* BEGIN Information shown *

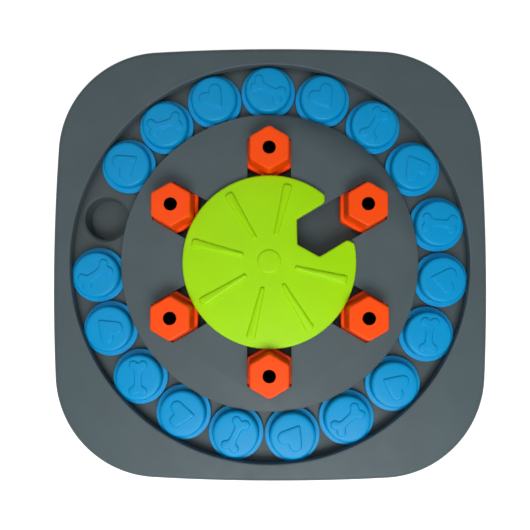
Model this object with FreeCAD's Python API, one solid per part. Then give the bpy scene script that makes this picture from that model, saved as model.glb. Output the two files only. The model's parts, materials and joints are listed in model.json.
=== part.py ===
import FreeCAD, Part
import math
import os

# Dog puzzle feeder: a square grey board that stands on four rubber feet. Round pucks slide in a ring channel over
# nineteen treat wells, one place of the ring being empty. Inside the ring a plate with six radial slots guides six
# hexagonal sliders over six more wells, and a wheel with one notch in its rim locks all sliders but the one at the
# notch. All sizes are millimetres. The origin is under the middle of the board, on the ground. +Z is up.

Vector = FreeCAD.Vector
UP = Vector(0, 0, 1)
HEXAGON_SIDES = 6

# Ring of pucks
PLACES = 19
PUCK_COUNT = PLACES - 1
PUCK_FLANGE_RADIUS = 19.05
PUCK_FLANGE_HEIGHT = 3.0
PUCK_CAP_BASE_RADIUS = 16.0
PUCK_CAP_TOP_RADIUS = 15.7
PUCK_CAP_HEIGHT = 7.2
PUCK_EDGE = 0.8
PUCK_WALL = 1.9
# Half the spare room between two neighbouring pucks when all places are evenly filled
PLACE_PLAY = 0.7
# Least room between two flanges
PUCK_GAP = 0.3
# The puck beside the empty place on its anticlockwise side, and how far each next puck going round from it
# lies from touching, as distances along the pitch circle
LAST_PUCK_DEGREES = 184.3
PUCK_DRIFT = [0.0, 1.0, 0.5, 0.5, 0.6, 0.8, 1.2, 3.0, 0.7, 0.5, 4.1, 2.3, 1.6, 0.5, 0.1, 0.0, 0.0]

# Sliders
SLIDER_COUNT = 6
FIRST_SLIDER_DEGREES = 30.0
SKIRT_FLATS = 33.0
TIER_FLATS = 29.4
KNOB_BASE_FLATS = 26.8
KNOB_TOP_FLATS = 26.0
KNOB_HEIGHT = 13.5
KNOB_EDGE = 1.0
SLIDER_WALL = 2.0
SMELL_HOLE_RADIUS = 4.0
SCENT_HOLE_RADIUS = 2.0
# The knob's collar, pressed into the shoe: how far the knob stands out around it, its depth and its fit
COLLAR_STEP = 1.0
COLLAR_DEPTH = 2.5
COLLAR_FIT = 0.1
# Free travel of a locked slider, and what stays between the knob and the wheel at its end
LOCKED_PLAY = 1.0
STOP_GAP = 0.35

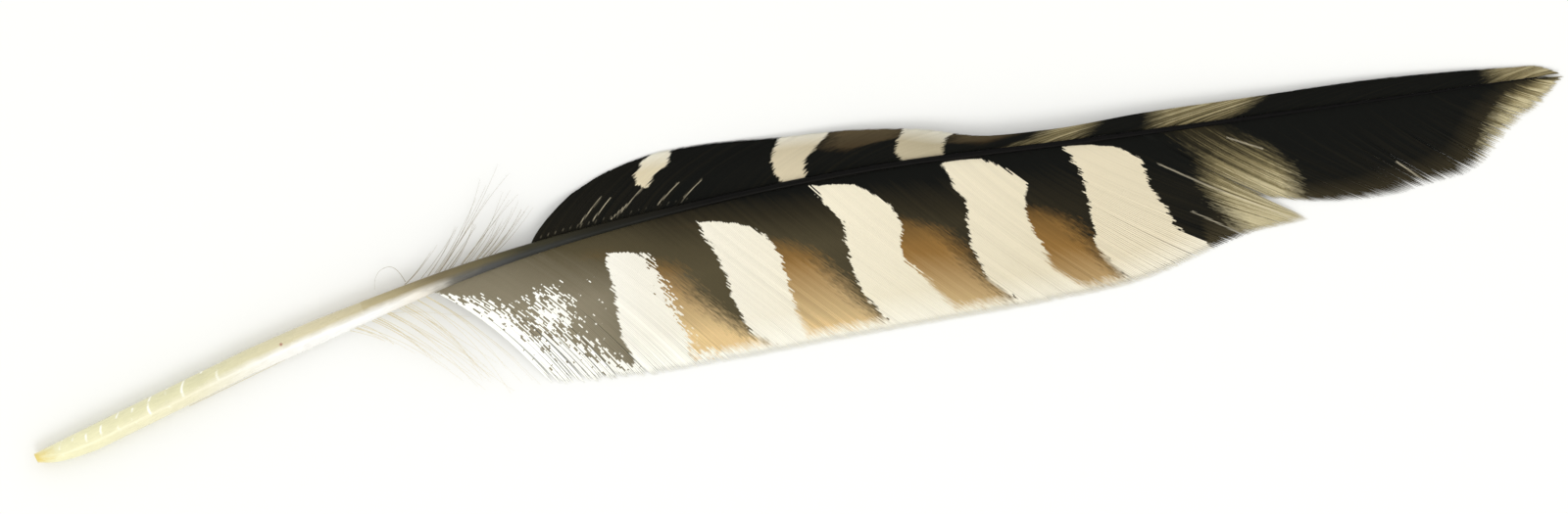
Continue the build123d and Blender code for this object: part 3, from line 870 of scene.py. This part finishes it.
def horn_group():
    """Fine lines along horn and cloudy mottling, from where a point is along it and round it."""
    tree, given, result = new_group(
        "Horn Grain", "ShaderNodeTree",
        [("Along", "Float", 0.0), ("Aside", "Float", 0.0), ("Up", "Float", 0.0), ("Fineness", "Float", 14.0)],
        [("Lines", "Float"), ("Clouds", "Float"), ("Height", "Float")])
    fine = put(tree, "ShaderNodeCombineXYZ", {
        "X": times(tree, given["Along"], 0.05), "Y": given["Aside"], "Z": given["Up"]}).outputs[0]
    broad = put(tree, "ShaderNodeCombineXYZ", {
        "X": times(tree, given["Along"], 0.35), "Y": given["Aside"], "Z": given["Up"]}).outputs[0]
    lines = put(tree, "ShaderNodeTexNoise", {"Vector": fine, "Scale": given["Fineness"],
                                             "Detail": 2.0}).outputs[0]
    clouds = put(tree, "ShaderNodeTexNoise", {"Vector": broad, "Scale": 1.3, "Detail": 3.0}).outputs[0]
    height = plus(tree, lines, times(tree, clouds, 0.6))
    for index, socket in enumerate((minus(tree, lines, 0.5), minus(tree, clouds, 0.5), height)):
        tree.links.new(socket, result.inputs[index])
    return tree


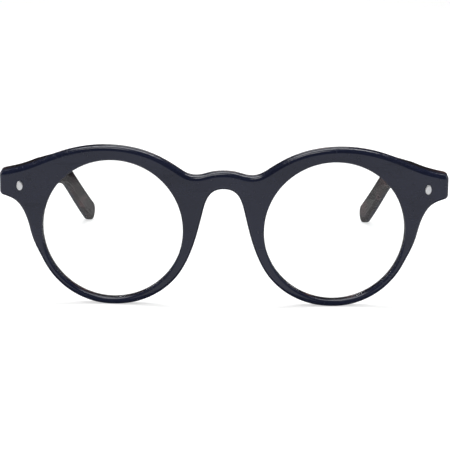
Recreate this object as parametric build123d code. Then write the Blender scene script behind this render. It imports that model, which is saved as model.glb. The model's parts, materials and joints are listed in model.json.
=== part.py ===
"""Round acetate spectacles, standing open on a table.

Row frame: the front faces -Y, the temples run back along +Y, +Z is up and x = 0 is the plane of
symmetry. Left and right are the wearer's, so the left side is at +X. The origin lies on the table,
under the middle of the whole pair. Every part is drawn about a point on the table under the front
face of the bridge, and is moved to the origin when it is written.
"""
from build123d import *
import os
from math import asin, cos, degrees, radians, sin, sqrt

# ---- driving dimensions, in millimetres and degrees -------------------------------------------
LENS_DIAMETER = 46.0           # across the lens bevel
BRIDGE_WIDTH = 24.8            # between the two lenses
TEMPLE_LENGTH = 140.0          # nominal, hinge pin to tip along the curve
FRONT_WIDTH = 142.4
WRAP_RADIUS = 600.0            # the front is rolled round a vertical cylinder
LEAN = 2.4                     # the front's top comes forward as the pair stands

# front
OPENING_R = 22.5
RIM_R = 24.6                   # outside of the rim, below and at the temple side
LENS_X = (LENS_DIAMETER + BRIDGE_WIDTH) / 2
LENS_Z = 24.4
FRONT_THICK = 4.2
OUTER_LAYER = 2.5              # thickness of the navy sheet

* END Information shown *

*Task to complete:* Your task is to quote the lines above, beginning with the first and ending with the one that holds "HEXAGON_SIDES = 6".

*Response to this task:*
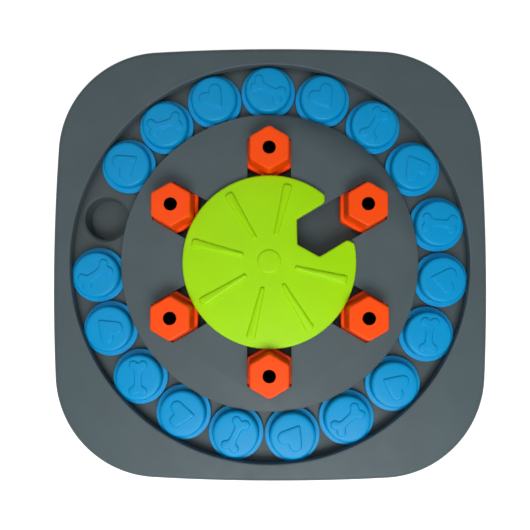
Model this object with FreeCAD's Python API, one solid per part. Then give the bpy scene script that makes this picture from that model, saved as model.glb. Output the two files only. The model's parts, materials and joints are listed in model.json.
=== part.py ===
import FreeCAD, Part
import math
import os

# Dog puzzle feeder: a square grey board that stands on four rubber feet. Round pucks slide in a ring channel over
# nineteen treat wells, one place of the ring being empty. Inside the ring a plate with six radial slots guides six
# hexagonal sliders over six more wells, and a wheel with one notch in its rim locks all sliders but the one at the
# notch. All sizes are millimetres. The origin is under the middle of the board, on the ground. +Z is up.

Vector = FreeCAD.Vector
UP = Vector(0, 0, 1)
HEXAGON_SIDES = 6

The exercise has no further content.